God is more close, the farther away he seems. It’s like Jesus sleeping in the storm (Mark 4:35-41): This is where we can truly put our trust in Him; This is where we can be ruled to the fullest; Chaos is the neighbor of God.

Erik Johan Stagnelius

The poet Stagnelius
early 1900-century

 

 

To me insanity breaks out when you no longer can bear not being able to communicate from within the Chaos, the unbearable silence that keeps trying to express itself. The emotional numbness ridden by emotions.

I rather listen to people who live on the border, than those knowledgeable who know where they are. It’s the sense of being lost, that keep us out of regular vanities… (Instead we, madly, show off our vanity like we would a new born child)

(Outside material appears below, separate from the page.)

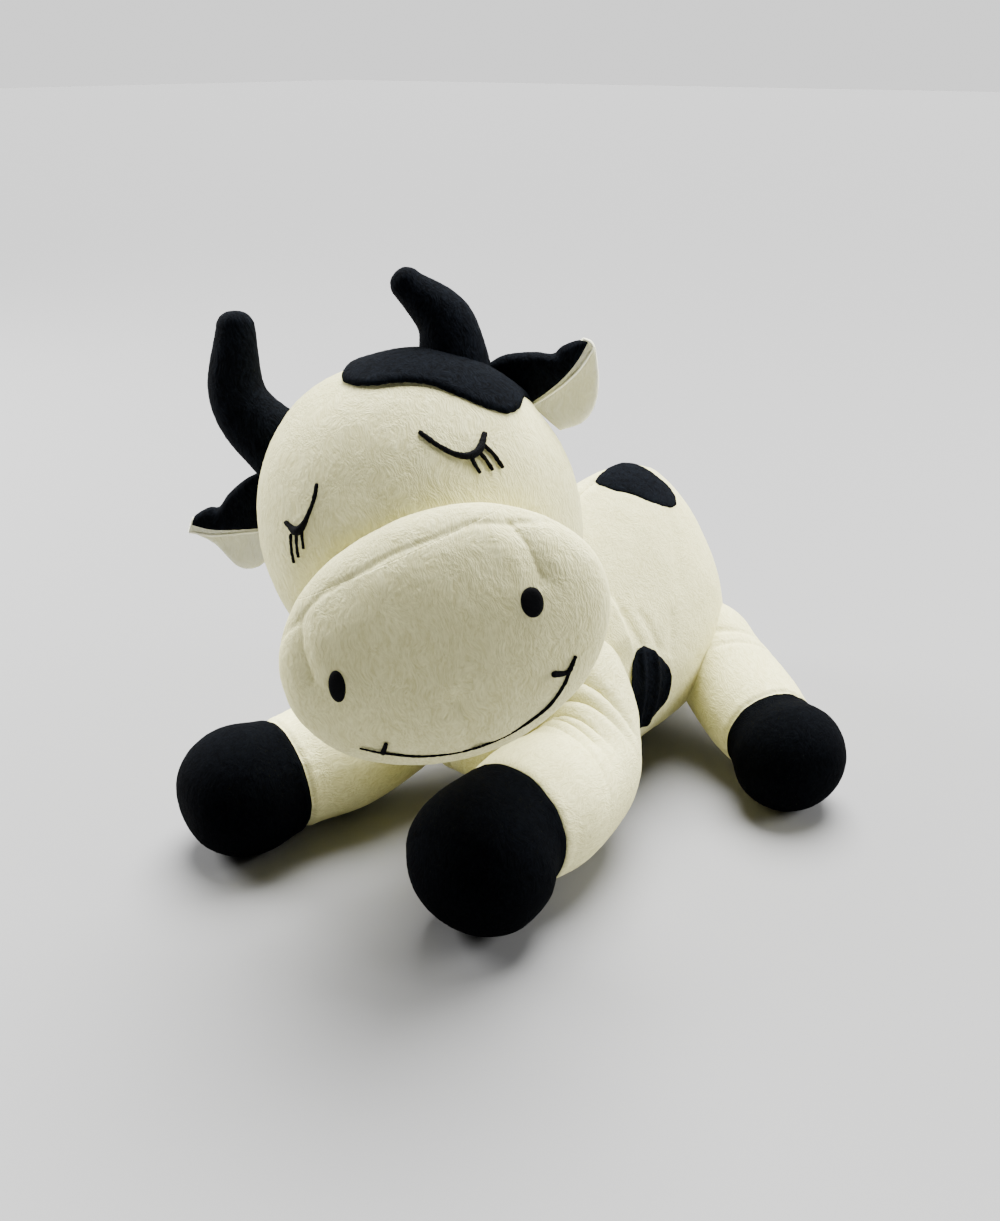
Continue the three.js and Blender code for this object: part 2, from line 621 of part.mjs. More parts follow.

– It’s the inability to express something that burst through limitations. Madness and depression is being deaf and mute to the mute and deaf. It’s the mutual agreements that keep us from meeting and agreeing. We should make an effort to let the mute be heard and speak to the deaf. No matter what side of the asylum walls we currently reside, we both needs to listen over the walls and trespassing the borders. Let’s sleep in the midst of the storm…

 

St Dymphna
St Dymphna, patron Saint of
mental and nervous disorders:
– Pray for us.

And just let me add these words of hope… 😉

– Let’s embrace emotional numbness, let us rejoice in abandoned hope: You must be really close now, at the least you’re very far off.